The privacy concerns of the techniques outlined in the Chertoff report are small relative to some other tactics that law enforcement uses to conduct investigations, so it’s reasonable to expect that the above methods would play a role in future Dark Web investigations, if they don’t play a part already.

But law enforcement would hardly be limited to the strategies described in the report.

Recently disclosed court documents show that the FBI has used some code from a software product called the Metasploit Decloaking Engine for Dark Web investigations. Metasploit isn’t new. It’s been an essential hacker tool for years. Kevin Paulson describes it for WIRED thus: “If your Tor install was buttoned down, the site would fail to identify you. But if you’d made a mistake, your IP would appear on the screen, proving you weren’t as anonymous as you thought.”

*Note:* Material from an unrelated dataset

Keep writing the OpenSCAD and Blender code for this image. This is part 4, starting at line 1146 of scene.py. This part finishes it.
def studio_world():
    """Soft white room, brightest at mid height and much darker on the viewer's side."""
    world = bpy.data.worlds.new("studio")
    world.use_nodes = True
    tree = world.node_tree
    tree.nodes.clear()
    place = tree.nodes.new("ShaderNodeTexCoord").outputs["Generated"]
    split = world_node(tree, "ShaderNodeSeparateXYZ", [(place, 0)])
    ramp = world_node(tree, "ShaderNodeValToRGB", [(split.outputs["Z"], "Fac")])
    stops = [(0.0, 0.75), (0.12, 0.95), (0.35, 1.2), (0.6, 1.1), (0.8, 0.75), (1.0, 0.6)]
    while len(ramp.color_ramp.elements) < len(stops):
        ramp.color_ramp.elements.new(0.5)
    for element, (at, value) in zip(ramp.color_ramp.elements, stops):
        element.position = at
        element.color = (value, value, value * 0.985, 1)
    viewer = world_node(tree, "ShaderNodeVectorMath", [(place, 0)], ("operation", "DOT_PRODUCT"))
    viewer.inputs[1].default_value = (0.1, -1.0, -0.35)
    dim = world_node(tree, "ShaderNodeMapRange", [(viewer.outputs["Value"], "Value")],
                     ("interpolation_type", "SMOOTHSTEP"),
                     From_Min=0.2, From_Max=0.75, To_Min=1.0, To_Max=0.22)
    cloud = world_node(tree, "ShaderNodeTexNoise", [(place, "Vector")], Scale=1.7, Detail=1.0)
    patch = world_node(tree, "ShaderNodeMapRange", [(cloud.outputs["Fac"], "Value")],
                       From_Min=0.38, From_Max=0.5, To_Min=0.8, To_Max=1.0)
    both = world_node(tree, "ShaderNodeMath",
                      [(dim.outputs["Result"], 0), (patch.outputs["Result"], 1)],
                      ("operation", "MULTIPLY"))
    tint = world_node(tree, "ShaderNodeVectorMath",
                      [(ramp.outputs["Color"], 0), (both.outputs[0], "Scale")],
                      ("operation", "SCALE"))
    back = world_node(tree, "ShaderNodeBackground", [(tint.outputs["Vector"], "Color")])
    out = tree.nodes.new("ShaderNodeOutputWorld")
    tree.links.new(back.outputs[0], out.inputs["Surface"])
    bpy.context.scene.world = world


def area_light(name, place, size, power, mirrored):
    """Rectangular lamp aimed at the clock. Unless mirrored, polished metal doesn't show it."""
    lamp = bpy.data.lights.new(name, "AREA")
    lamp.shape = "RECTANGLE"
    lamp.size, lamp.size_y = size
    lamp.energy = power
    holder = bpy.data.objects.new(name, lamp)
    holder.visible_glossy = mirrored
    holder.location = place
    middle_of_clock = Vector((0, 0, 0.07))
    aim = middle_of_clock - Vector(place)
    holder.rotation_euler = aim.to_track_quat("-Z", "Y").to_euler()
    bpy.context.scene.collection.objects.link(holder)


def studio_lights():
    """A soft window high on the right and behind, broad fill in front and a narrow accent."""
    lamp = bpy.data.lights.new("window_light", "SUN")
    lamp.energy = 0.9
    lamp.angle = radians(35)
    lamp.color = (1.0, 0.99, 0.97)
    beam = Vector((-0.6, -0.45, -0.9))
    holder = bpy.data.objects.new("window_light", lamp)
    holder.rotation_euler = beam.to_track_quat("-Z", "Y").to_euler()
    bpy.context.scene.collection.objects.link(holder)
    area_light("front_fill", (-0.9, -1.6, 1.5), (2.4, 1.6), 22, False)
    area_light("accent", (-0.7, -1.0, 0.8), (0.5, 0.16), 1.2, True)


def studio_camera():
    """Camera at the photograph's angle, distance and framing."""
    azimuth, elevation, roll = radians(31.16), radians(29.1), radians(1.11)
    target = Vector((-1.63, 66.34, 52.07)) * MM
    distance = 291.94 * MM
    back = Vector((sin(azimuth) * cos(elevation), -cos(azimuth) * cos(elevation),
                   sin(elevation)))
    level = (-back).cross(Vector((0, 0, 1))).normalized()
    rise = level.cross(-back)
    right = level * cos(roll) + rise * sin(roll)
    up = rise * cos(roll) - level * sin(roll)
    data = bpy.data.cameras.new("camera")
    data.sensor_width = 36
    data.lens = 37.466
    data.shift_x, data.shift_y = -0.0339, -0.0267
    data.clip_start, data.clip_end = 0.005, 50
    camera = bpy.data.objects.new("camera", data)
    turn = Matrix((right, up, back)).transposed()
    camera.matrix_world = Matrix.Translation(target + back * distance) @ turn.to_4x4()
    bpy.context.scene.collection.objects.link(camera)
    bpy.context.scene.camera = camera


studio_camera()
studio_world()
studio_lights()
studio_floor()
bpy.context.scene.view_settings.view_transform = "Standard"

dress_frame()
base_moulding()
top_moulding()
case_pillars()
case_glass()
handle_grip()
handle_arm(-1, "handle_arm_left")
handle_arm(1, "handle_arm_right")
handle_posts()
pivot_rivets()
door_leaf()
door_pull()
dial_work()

The court documents Paulson discovered reveal that in 2012, the FBI retooled an aspect of that code for something called Operation Torpedo, which was effective in revealing the activities of Tor users.

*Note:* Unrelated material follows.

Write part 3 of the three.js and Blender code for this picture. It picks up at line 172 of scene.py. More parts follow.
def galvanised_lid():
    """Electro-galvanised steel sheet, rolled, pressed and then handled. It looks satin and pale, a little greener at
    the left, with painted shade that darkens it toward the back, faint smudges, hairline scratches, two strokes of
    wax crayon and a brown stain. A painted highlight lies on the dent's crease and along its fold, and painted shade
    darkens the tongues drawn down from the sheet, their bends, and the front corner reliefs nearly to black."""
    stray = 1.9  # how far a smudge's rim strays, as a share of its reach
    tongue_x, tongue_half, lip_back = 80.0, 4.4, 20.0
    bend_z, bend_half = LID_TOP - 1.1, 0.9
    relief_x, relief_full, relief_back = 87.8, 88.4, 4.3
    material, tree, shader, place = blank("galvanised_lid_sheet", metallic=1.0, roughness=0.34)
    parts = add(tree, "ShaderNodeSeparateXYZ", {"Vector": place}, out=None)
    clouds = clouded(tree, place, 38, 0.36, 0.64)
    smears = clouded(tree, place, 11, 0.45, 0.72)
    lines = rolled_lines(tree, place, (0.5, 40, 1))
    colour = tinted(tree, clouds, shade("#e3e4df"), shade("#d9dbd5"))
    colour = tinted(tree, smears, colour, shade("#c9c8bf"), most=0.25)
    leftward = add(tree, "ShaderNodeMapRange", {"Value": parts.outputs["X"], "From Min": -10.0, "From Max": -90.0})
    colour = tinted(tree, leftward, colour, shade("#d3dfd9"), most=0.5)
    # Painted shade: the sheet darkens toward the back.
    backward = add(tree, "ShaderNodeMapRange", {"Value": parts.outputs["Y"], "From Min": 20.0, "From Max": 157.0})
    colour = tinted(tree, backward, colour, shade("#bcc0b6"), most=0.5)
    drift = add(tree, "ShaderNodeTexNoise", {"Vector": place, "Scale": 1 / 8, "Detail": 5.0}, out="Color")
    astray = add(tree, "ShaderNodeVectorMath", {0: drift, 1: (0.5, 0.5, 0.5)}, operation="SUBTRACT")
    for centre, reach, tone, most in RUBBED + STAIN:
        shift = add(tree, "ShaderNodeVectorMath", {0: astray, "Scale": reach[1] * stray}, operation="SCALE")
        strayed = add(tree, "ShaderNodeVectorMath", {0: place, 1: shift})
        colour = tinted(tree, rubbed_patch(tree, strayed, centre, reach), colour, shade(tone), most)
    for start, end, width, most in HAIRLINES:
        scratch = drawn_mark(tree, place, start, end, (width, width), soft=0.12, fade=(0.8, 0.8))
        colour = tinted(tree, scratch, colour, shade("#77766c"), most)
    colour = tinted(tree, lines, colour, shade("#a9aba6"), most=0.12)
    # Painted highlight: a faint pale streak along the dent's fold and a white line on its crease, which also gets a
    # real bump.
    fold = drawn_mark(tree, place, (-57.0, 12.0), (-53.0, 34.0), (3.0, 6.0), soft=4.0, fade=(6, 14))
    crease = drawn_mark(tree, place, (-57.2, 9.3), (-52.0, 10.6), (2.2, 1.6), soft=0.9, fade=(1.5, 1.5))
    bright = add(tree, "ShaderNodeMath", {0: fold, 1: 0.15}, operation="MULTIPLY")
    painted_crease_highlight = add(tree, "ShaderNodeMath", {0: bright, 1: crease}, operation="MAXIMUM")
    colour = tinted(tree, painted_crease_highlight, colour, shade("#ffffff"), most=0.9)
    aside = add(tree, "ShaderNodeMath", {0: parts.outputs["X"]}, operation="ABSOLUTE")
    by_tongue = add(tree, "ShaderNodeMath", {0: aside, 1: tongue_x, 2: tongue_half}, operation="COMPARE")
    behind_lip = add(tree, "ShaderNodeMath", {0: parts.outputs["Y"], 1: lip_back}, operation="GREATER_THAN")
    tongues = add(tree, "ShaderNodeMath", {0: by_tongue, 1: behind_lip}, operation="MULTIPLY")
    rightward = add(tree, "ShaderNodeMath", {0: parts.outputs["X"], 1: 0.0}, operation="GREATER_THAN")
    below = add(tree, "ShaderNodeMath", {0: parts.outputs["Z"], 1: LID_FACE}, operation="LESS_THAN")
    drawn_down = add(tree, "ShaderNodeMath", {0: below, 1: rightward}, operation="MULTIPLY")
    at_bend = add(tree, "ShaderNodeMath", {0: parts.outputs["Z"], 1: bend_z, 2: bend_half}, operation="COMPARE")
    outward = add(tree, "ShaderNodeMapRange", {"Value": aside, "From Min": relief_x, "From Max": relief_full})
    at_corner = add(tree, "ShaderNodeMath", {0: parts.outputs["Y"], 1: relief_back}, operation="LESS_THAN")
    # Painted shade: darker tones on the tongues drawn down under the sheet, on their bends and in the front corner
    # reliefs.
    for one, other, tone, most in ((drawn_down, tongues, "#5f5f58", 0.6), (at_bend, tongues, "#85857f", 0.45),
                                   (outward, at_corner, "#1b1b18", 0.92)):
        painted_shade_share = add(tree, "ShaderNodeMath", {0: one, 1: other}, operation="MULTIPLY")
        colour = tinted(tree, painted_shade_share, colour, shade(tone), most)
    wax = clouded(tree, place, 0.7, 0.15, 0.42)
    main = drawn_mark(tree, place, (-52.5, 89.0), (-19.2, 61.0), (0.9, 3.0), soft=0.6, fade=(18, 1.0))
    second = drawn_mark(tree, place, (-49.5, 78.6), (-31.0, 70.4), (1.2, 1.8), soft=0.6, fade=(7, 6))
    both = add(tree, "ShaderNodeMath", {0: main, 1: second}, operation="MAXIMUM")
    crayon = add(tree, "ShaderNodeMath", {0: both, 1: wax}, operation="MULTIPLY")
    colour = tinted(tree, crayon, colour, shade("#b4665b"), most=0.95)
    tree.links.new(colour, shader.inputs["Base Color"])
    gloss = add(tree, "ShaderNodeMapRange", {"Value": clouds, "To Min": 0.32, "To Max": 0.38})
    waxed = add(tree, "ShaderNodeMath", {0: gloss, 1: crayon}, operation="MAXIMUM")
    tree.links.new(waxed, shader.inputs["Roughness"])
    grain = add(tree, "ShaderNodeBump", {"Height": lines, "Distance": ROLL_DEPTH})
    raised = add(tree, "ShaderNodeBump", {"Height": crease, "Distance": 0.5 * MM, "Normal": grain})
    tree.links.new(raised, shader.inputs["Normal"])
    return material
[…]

It’s becoming easier to find people on Tor as well as discover the sites they’re visiting. Recently, Dan Kaufman, director of the information innovation office at the Defense Advanced Projects Research Agency, or DARPA, appeared on 60 Minutes to discuss the agency’s Memex project, which some have called a search engine for the Dark Web. Memex, according to Kaufman, has played a role in 20 different investigations.

But you don’t have to be DARPA or the NSA to search the unsearchable. A new service called Onion City (named after Tor’s onion routing structure) claims to offer “search and global access to Tor’s onionsites.”

As the Dark Web evolves, people will begin to organize within it in order to make it more useful. That’s inevitable. As any organism grows it becomes complex; and as it becomes complex it seeks organization as a means to grow efficiently and minimize cost. It is in that organization that the hidden Web is revealing itself both to individuals who would seek to give funds to groups like ISIS and to spies who would seek out those people.